Thomas Dwight Witherspoon on the Importance of Building a Relationship with Your Children

Thomas Dwight Witherspoon was a 19th-century Presbyterian pastor who ministered in Oxford, MS, and Memphis, TN, among other places. We have published his summary of Presbyterian church government in the booklet The Five Points of Presbyterianism. But he also had much wisdom for Christian parents in his book Children of the Covenant. The following paragraphs come from a section in which he is unpacking several difficulties that he believes lie at the root of why we do not see more conversions among our covenant children:

But a third difficulty, and one far more subversive of the great end of the family relation, is found in the failure of Christian parents to cultivate perfect freedom of communication, and intimacy of relationship, with their children. Many parents never seem to win the confidence of their children at all. They never come into confidential relations with them. The most intimate thoughts of the child's mind, the most sacredly cherished emotions of its heart, are never communicated to the parent. Between father, or mother, and child, there is an unnatural barrier of reserve—a wall of mutual separation. The few communications as to its inner life, which the natural yearnings of the child lead it to make, are treated with indifference, or, perhaps, made the occasion of severe rebuke.

At all events, they do not meet with the proper encourageinent, and its timid nature recoils upon itself. Henceforth, these deep experiences are concealed from parental view. As the nature unfolds, and the confiding spirit of early childhood begins to give place to the reserve and coyness of youth, there comes a studied habit of concealment. The parent sees only the outer life of the child. Its inner nature is a hidden mystery. And there are now long constituted and strengthened barriers to intimate and confidential intercourse, which can never be overcome, however much the parent may strive to secure the end.

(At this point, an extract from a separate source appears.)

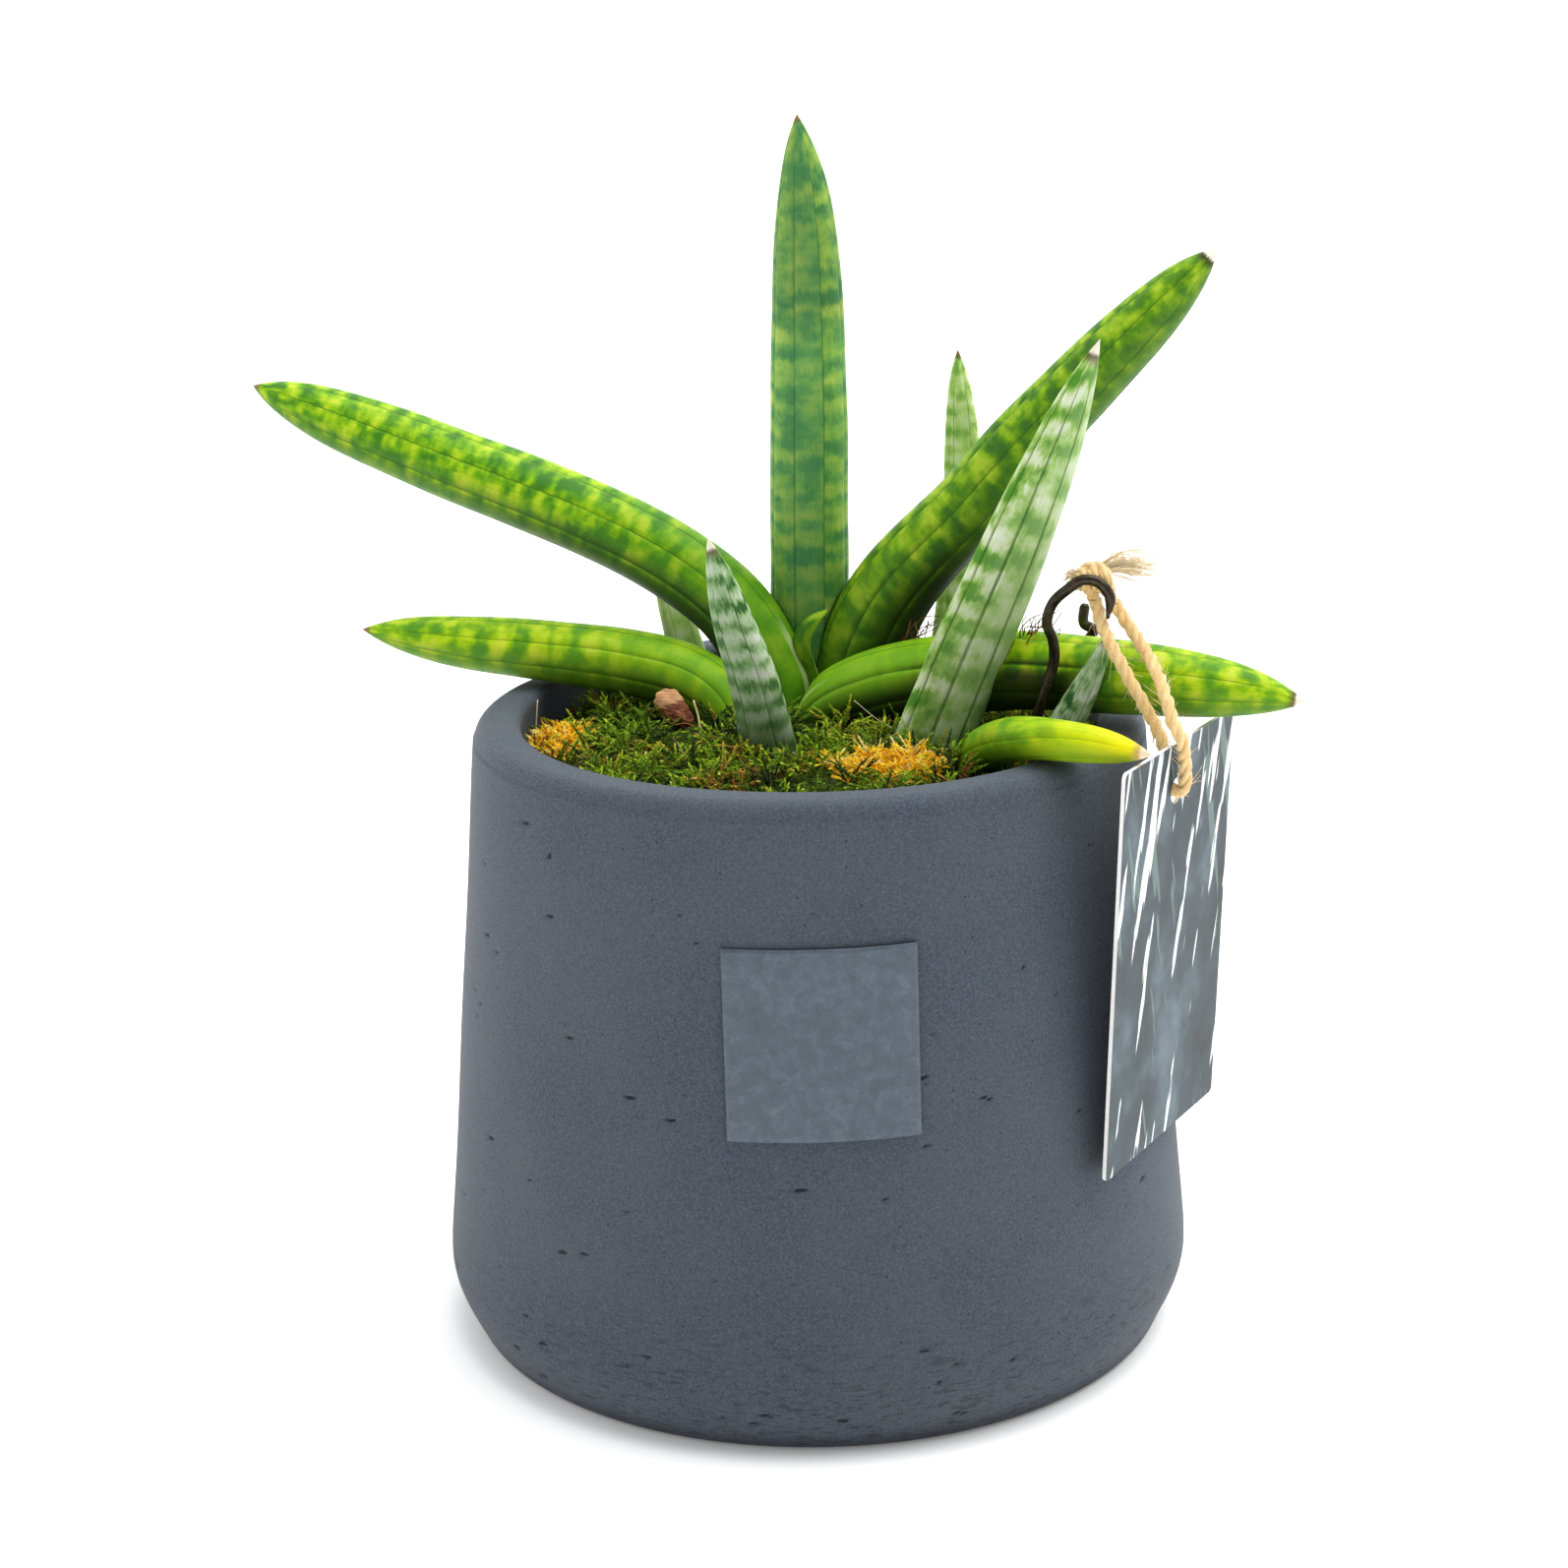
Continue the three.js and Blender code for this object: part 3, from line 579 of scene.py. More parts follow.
class SNAKEPLANT_OT_stage(bpy.types.Operator):
    """Sets up the floor, the soft studio light and the camera"""

    bl_idname = "snakeplant.stage"
    bl_label = "Stage"

    def execute(self, context):
        stage = context.scene.snakeplant_stage
        corners = [(x * FLOOR_HALF, y * FLOOR_HALF, 0) for x, y in ((-1, -1), (1, -1), (1, 1), (-1, 1))]
        mesh = make_mesh("floor", corners, [[0, 1, 2, 3]], smooth=False)
        mesh.materials.append(floor_material(stage.floor_glow))
        floor = bpy.data.objects.new("floor", mesh)
        context.scene.collection.objects.link(floor)
        sky(stage.sky_light)
        top_lamp(stage.top_light)
        camera = bpy.data.objects.new("camera", bpy.data.cameras.new("camera"))
        place, right, up, back = camera_frame(stage)
        turned = Matrix((right, up, back)).transposed().to_4x4()
        camera.matrix_world = Matrix.Translation(place) @ turned
        camera.data.lens = stage.lens
        camera.data.sensor_width = 36
        context.scene.collection.objects.link(camera)
        context.scene.camera = camera
        context.scene.view_settings.view_transform = "Standard"
        return {"FINISHED"}


# Twine and its knot

TWINE_ROUTE = [
    (57.6, -23.2, 160.2),
    (58.5, -24.9, 156.6),
    (60.2, -27.6, 152.4),
    (63.1, -30.2, 146.9),
    (66.1, -32, 141.6),
    (68.7, -33.6, 136.9),
    (70.2, -34.7, 133.4),
    (70.4, -34.9, 129.6),
    (70.7, -35.2, 126.4),
    (71.8, -35.8, 124.4),
    (73.2, -36.6, 124),
    (74.3, -37.2, 125),
    (74.5, -37.6, 127.6),
    (74.1, -38.1, 131),
    (73.6, -39.7, 134.6),
    (71.6, -39.4, 138.8),
    (70.6, -36.4, 142.8),
    (69.4, -31, 146.6),
    (67.4, -25.6, 150.2),
    (64.6, -22.8, 154.4),
    (61.4, -22.6, 159.4),
]
LONG_END = [(58, -21.6, 164.8), (62.5, -20, 166.4), (66.5, -19, 165.6), (70.8, -18.2, 165.3)]
SHORT_END = [(56, -22, 164.6), (53.4, -21.2, 165), (51.6, -20.6, 163.6)]
KNOT_MIDDLE = np.array([57, -22.4, 164])
OVER_KNOT = [  # from the knot's middle
    (-2.4, 0.6, -2),
    (-2.6, 2, 0.3),
    (-0.4, 2.1, 2.3),
    (1.8, 0.4, 2.4),
    (3.1, -1.3, 0.6),
    (3.6, -0.4, -2.4),
]
KNOT_TURNS = 2.6
KNOT_RADIUS = 1.75
HAIR_REACH = 3.0


def strands(route, turn, radius, parts, tone):
    """Three strands of fibre twisted about a route, whose whole width is two radii."""
    distances = np.linspace(0, route.length, max(12, int(route.length / 0.55)))
    centres = route.at(distances)
    along = route.direction(distances)
    first = unit(np.cross(along, (0.3, 1, 0.2)))
    second = np.cross(along, first)
    strand_radius = radius * 0.5
    for number in range(3):
        angle = (CIRCLE * (distances / turn + number / 3))[:, None]
        offset = strand_radius * (np.cos(angle) * first + np.sin(angle) * second)
        swell = strand_radius * (1 + 0.08 * np.sin(distances * 1.7 + number * 2.1))
        parts.add_tube(centres + offset, swell, 8, tone + 0.08 * (number - 1))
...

And yet, how miserably has that parent failed to secure the true end of the family relationship, whose child respects him, fears him, obeys him, and, it may be, loves him, with a kind of distant, reverential affection; but whose bosom has never become the repository of the joys and sorrows of his child; whose  heart never beats in conscious accord with the deep and yearning sympathies of its nature; to whom the most tender and sacred experiences of its young life are all a sealed book! How can such a parent exert over his child the influence which God designed him to exert? How can such a house, (for home it does not deserve to be called,) witness anything else than the growth into manhood and womanhood, of children who are virtually orphans in the world, and who, like waifs of the sea, are liable to be "tossed to and fro, and carried about with every wind of doctrine"—the easy sport of circumstances, the strong anchorage in the family circle being totally wanting? 

How easy it is in early childhood to gain this intimacy and confidence to which I have referred. The little child naturally seeks to confide everything to its parent. Let but the slightest encouragement be given; let the little one only feel that there is a loving heart ready to sympathize with it; to rejoice with it; to solve patiently its difficulties; to bear forgiveingly with its wrongs, and to lead it kindly by the hand through all the perplexities of its path; and how naturally, how unreservedly does it cast itself upon the bosom that seeks its confidence, and pour out there the very deepest and most sacred thoughts and feelings of its heart.

And who shall say what advantage such a parent will have, in the training of his child! He is like the physician who has had the full diagnosis of the disease he is to treat. He Is like the lawyer to whom the client has fully unburdened his case. He knows how to direct the mind and mould the character of his child; and at the same time, as the result of this loving intimacy, he acquires an influence over it — the influence of mind over mind, and of heart over heart — the blessed results of which it is impossible to estimate.

-- Thomas Dwight Witherspoon, Children of the Covenant, 198ff.